Begin at the line containing "tank_glass()" in the entries below and end at the line containing "zip(*points))), Vector(map(max, zip(*points)))"; transcribe that range exactly and nothing outside it.

BEGIN Supplied records

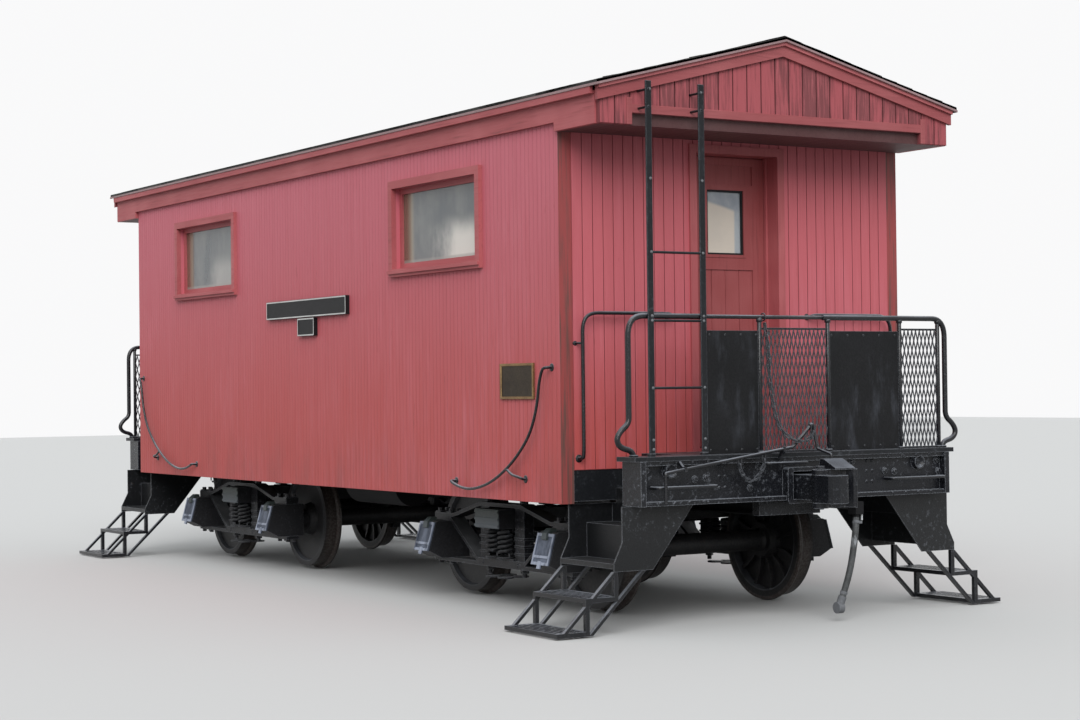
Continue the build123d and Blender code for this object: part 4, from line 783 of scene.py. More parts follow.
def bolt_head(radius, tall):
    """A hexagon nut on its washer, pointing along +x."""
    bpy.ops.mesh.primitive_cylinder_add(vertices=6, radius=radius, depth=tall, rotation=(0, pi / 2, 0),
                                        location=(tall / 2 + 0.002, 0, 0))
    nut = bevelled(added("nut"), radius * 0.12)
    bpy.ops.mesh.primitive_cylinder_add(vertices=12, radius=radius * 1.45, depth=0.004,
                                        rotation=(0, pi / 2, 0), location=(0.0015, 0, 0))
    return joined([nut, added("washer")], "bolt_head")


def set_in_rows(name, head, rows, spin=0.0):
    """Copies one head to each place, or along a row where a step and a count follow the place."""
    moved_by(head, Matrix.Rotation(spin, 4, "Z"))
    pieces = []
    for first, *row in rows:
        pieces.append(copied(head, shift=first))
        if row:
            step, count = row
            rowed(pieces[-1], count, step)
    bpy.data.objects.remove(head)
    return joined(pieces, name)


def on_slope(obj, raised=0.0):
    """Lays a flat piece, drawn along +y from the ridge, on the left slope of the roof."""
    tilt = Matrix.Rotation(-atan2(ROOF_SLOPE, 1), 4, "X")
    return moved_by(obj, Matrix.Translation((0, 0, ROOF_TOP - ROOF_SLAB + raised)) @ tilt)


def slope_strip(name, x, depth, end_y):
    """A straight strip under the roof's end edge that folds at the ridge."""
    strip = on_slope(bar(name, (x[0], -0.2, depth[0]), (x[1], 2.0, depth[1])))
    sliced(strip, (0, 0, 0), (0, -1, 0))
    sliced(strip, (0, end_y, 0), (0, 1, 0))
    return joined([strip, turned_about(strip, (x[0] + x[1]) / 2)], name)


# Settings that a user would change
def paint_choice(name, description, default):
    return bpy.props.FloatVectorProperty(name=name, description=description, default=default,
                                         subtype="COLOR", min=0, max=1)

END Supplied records
BEGIN Supplied records

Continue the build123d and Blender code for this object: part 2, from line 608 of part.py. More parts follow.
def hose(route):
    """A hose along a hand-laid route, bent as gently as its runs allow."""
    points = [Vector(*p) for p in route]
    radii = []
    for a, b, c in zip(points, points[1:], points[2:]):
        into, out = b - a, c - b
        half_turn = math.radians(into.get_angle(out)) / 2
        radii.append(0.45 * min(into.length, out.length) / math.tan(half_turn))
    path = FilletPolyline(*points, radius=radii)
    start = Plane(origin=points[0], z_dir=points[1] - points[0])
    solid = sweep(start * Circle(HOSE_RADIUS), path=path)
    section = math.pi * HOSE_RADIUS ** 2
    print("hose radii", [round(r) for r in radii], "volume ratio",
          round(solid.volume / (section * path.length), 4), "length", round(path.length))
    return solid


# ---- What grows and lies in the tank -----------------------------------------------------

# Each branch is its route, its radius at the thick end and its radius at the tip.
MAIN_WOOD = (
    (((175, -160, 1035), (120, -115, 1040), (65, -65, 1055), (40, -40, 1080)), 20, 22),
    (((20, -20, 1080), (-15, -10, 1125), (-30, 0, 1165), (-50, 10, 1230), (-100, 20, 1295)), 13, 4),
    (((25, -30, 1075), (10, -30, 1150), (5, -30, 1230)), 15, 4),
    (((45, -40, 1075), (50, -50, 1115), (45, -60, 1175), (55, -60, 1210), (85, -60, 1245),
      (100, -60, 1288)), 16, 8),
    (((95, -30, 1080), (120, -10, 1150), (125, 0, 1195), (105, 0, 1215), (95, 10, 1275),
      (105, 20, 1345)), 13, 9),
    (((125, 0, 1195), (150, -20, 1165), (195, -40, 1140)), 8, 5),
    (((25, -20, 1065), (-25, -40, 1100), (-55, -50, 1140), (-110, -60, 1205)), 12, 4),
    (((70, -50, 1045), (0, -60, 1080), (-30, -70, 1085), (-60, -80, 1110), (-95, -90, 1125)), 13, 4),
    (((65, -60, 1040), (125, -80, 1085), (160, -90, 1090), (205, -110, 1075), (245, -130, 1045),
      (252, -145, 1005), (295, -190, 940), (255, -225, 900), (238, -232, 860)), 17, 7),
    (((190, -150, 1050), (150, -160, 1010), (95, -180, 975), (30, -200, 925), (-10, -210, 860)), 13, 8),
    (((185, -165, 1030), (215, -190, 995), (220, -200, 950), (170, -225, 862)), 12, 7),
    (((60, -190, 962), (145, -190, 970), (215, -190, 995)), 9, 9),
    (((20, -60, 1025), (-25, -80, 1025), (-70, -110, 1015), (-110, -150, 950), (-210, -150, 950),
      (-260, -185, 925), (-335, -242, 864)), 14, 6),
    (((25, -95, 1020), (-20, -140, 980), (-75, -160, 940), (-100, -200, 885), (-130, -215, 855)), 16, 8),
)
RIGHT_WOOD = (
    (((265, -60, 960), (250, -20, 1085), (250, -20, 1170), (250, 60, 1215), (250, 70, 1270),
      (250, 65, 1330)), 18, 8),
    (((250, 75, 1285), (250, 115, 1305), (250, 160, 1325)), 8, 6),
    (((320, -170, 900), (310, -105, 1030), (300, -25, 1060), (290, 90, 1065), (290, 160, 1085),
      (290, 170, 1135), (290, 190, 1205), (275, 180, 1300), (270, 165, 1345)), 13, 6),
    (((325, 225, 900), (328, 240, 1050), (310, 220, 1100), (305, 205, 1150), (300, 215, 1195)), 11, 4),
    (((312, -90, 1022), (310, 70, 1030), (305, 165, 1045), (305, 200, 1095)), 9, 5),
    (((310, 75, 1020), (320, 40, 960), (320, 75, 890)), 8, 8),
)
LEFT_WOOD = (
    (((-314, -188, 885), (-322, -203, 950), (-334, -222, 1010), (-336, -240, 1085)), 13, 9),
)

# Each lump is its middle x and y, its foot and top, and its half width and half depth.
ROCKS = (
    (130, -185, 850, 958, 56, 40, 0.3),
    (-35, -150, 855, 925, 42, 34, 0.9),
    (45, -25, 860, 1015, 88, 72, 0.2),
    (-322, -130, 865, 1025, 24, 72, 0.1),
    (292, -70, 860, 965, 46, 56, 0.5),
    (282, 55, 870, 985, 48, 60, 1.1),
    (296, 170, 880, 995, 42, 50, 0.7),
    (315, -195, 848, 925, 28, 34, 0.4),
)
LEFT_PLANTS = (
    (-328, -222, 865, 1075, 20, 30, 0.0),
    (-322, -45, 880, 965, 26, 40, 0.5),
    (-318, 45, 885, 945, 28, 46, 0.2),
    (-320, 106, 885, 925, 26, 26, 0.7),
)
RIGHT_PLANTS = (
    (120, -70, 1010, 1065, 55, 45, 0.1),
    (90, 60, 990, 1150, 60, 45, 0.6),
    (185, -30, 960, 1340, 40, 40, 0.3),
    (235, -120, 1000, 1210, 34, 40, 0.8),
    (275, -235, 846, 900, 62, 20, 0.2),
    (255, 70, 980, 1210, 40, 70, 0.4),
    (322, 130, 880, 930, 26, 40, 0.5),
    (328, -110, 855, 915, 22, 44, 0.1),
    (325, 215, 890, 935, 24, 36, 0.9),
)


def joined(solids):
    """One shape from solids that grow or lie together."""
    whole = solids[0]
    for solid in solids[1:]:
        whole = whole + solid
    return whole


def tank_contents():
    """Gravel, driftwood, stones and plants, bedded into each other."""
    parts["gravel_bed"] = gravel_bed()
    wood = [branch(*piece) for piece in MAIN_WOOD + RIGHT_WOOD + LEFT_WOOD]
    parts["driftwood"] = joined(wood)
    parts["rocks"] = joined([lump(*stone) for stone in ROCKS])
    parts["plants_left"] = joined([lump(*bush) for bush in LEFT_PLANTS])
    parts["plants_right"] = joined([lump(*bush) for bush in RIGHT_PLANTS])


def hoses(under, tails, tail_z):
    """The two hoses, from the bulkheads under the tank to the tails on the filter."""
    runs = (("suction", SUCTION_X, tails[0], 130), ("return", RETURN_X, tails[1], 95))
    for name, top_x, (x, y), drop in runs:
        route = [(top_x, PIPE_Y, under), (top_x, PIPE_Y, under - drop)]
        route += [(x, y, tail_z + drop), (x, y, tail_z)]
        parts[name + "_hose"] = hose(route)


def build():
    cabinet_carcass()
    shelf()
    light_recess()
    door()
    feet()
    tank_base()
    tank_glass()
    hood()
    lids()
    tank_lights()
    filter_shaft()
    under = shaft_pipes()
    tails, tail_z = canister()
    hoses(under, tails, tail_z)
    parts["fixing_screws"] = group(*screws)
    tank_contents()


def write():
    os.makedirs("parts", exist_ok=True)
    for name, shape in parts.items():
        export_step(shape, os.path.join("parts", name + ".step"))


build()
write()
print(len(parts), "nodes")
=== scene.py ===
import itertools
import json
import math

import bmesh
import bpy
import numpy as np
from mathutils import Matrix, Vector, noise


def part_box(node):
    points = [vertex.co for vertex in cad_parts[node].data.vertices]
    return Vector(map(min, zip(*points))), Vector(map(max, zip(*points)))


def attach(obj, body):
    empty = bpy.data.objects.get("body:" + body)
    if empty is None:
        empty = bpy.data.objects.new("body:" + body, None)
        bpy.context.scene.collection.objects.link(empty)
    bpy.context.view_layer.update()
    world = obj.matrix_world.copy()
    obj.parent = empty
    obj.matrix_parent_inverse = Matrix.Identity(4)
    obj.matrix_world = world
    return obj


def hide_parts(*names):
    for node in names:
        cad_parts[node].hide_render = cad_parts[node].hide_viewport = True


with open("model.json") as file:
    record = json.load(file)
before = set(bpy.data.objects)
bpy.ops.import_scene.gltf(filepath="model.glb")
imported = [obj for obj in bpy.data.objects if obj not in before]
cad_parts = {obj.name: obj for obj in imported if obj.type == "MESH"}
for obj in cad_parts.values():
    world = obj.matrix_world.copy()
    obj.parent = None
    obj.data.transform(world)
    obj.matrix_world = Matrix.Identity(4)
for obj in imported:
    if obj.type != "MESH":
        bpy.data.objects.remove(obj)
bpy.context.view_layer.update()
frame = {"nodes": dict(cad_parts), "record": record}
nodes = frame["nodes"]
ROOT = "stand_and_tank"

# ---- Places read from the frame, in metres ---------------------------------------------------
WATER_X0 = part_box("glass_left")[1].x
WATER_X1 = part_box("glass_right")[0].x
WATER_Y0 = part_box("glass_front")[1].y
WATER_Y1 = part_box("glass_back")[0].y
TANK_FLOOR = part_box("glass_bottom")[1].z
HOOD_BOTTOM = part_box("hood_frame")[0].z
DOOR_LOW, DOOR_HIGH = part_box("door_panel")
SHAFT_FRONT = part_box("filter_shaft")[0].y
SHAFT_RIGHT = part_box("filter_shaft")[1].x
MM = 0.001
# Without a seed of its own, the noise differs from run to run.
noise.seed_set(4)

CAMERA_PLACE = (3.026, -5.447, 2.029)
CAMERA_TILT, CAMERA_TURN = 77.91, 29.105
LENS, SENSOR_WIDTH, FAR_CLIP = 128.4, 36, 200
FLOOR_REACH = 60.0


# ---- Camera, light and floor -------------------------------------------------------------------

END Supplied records
BEGIN Supplied records

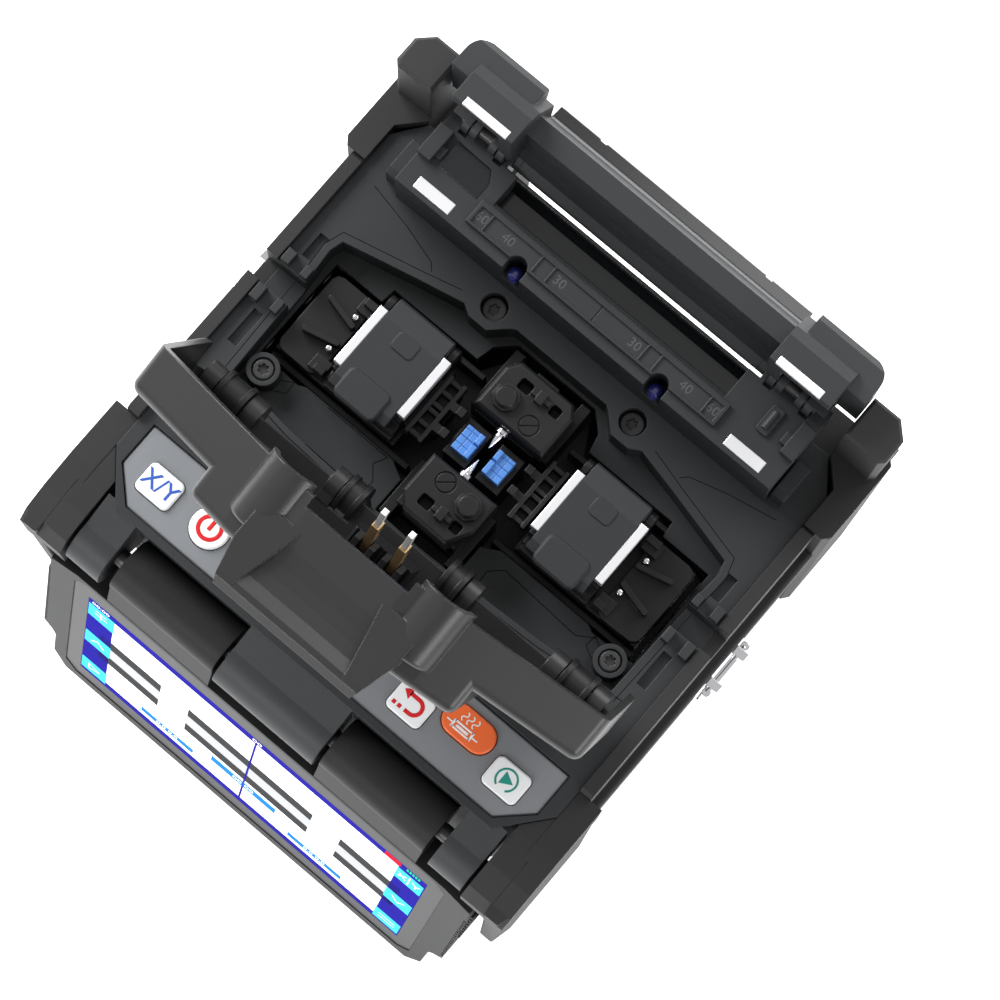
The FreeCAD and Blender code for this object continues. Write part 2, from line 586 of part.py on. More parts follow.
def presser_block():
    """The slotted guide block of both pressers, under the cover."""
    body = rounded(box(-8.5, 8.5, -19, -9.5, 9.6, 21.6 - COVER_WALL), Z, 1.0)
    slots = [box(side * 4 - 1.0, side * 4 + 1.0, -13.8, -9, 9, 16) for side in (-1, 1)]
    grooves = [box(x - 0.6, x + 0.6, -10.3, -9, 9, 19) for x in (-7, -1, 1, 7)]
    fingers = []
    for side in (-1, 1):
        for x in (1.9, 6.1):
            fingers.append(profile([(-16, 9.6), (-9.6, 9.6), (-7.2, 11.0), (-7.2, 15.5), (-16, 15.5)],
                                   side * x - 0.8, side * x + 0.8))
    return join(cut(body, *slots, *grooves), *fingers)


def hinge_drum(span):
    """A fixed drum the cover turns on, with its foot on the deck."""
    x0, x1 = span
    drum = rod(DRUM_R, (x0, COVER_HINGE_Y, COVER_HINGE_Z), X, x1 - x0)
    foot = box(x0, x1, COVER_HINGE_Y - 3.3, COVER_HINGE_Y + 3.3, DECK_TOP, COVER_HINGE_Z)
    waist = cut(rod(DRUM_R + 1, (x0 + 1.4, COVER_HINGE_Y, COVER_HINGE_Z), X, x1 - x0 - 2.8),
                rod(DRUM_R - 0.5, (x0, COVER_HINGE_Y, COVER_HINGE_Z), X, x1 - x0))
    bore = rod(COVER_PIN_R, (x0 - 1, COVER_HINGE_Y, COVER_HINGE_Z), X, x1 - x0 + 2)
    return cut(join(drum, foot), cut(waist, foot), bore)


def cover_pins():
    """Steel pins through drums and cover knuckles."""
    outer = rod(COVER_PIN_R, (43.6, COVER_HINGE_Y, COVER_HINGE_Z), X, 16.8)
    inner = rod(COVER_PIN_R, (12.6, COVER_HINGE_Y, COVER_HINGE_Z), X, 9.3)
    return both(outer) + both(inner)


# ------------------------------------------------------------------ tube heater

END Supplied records

> Response for this exercise:
    tank_glass()
    hood()
    lids()
    tank_lights()
    filter_shaft()
    under = shaft_pipes()
    tails, tail_z = canister()
    hoses(under, tails, tail_z)
    parts["fixing_screws"] = group(*screws)
    tank_contents()


def write():
    os.makedirs("parts", exist_ok=True)
    for name, shape in parts.items():
        export_step(shape, os.path.join("parts", name + ".step"))


build()
write()
print(len(parts), "nodes")
=== scene.py ===
import itertools
import json
import math

import bmesh
import bpy
import numpy as np
from mathutils import Matrix, Vector, noise


def part_box(node):
    points = [vertex.co for vertex in cad_parts[node].data.vertices]
    return Vector(map(min, zip(*points))), Vector(map(max, zip(*points)))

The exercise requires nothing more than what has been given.